Incidentally, C++ string iterators are easily invalidated by operations that change the string, so be wary of using them after calling any string function that may modify the string.

Searching and Substrings

The string class supports simple searching and substring retrieval using the functions find(), rfind(), and substr(). The find member function takes a string and a position and begins searching the string from the given position for the first occurence of the given string. It returns the position of the first occurence of the string, or a special value, string::npos, that indicates that it did not find the substring.
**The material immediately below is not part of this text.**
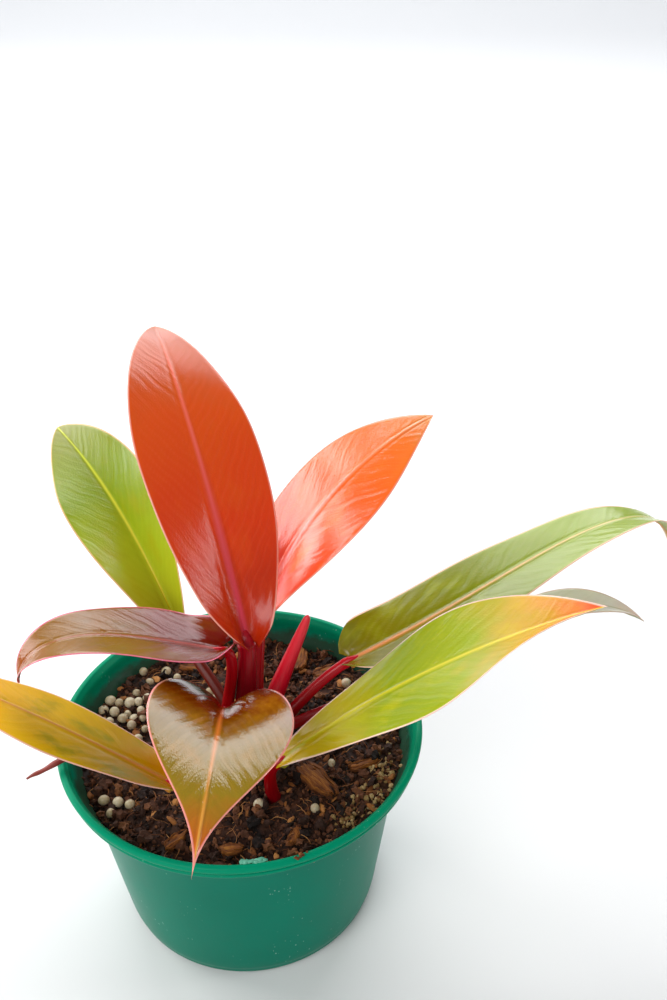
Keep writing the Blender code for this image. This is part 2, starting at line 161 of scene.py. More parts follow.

This is what the find function prototype would look like. (Note that I've used ints here for clarity, but they would actually be of the type "size_type", which is unsigned.)
int find(string pattern, int position);
This sample code searches for every instance of the string "cat" in a given string and counts the total number of instances:
string input;
int i = 0;
int cat_appearances = 0;

getline(cin, input, '\n');

for(i = input.find("cat", 0); i != string::npos; i = input.find("cat", i))
{
    cat_appearances++;
    i++;  // Move past the last discovered instance to avoid finding same
          // string
}
cout<<cat_appearances;
Similarly, it would be possible to use rfind in almost the exact same way, except that searching would begin at the very end of the string, rather than the beginning. (String matches would still be from left-to-right--that is, it wouldn't match "cat" with a string containing "tac".) How would you need to modify the above program to use rfind?
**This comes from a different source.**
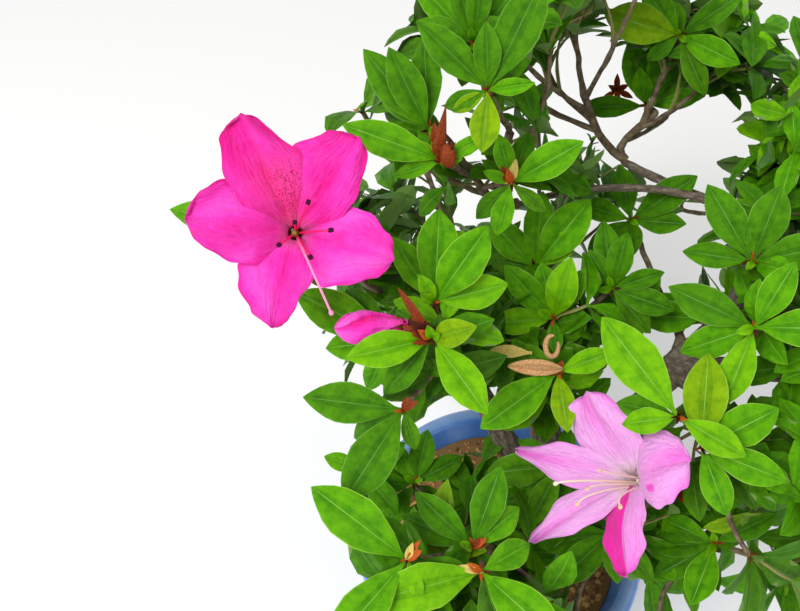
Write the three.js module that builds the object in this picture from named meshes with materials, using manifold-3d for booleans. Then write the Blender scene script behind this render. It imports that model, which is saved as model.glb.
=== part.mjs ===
// Azalea shrub in a round glazed pot: millimetres, +Z up, origin at the centre of the pot's underside.
// A short flared trunk forks into tapering boughs. Each bough ends where it enters a mass of foliage:
// a stem whose twigs end in whorls of leaves, with the blooms and the bud fused to their twigs.
import * as THREE from 'three';
import { mergeVertices } from 'three/addons/utils/BufferGeometryUtils.js';
import Module from 'manifold-3d';

const wasm = await Module();
wasm.setup();

// Driving dimensions
const GAP = 0.3;
const POT = { height: 105, rim: 70, base: 48, wall: 6, lip: 9, lipDepth: 15, floor: 7, sides: 24 };
const DRAIN = { count: 3, radius: 4.5, ring: 27 };
const SOIL = { level: 94, edge: 90.5, flat: 44 };
const TRUNK = {
  from: [16, -20, 88], through: [17, -15, 128], to: [13, -6, 168], foot: 9.5, tip: 8, sides: 15, rings: 6,
};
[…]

On the other hand, the substr function can be used to create a new string consisting only of the slice of the string beginning at a given position and of a particular length:
// sample prototype
string substr(int position, int length);
For instance, to extract the first ten characters of a string, you might use
string my_string = "abcdefghijklmnop";
string first_ten_of_alphabet = my_string.substr(0, 10);
cout<<"The first ten letters of the alphabet are "
    <<first_ten_of_alphabet;

Modifying Strings via Splicing or Erasure

It's also possible to modify C++ strings to either remove part of a string or add in new text. The erase() function looks very similar to substr in its prootype; it takes a position and a character count and removes that many characters starting from the given position. Note that position is zero-indexed, as usual.
string my_removal = "remove aaa";
my_removal.erase(7, 3); // erases aaa
To delete an entire string, you could use
str.erase(0, str.length());
On the other hand, you can also splice one string into another. The member function insert takes a position and a string and inserts that string starting at the given position:
string my_string = "ade";
my_string.insert(1, "bc");
// my_string is now "abcde"
cout<<my_string<<endl;
String concatenation can be implemented in terms of insert, using the position past the last element of the string as the insertion point (i.e., the str.length()). Trying to insert beyond the length of the string will result in a segmentation fault.

Copying vs. Sharing

Because strings are mutable (they can change what they hold), it is important to know whether strings are copied or share the same memory. (This matters if, for instance, you pass a string to a function that modifies the string--does it also modify the string passed in to the function because they share the same memory storing the actual string?) It turns out that, in effect, they are copied, but in practice, it's possible that your implementation may delay copying until absolutely necessary. As a result, some operations you might expect to be slow, such as passing a large string to a function, may turn out to be faster than expected. Of course, before you rely on this behavior, you should check your implementation to make sure that it delays copies when not necessary.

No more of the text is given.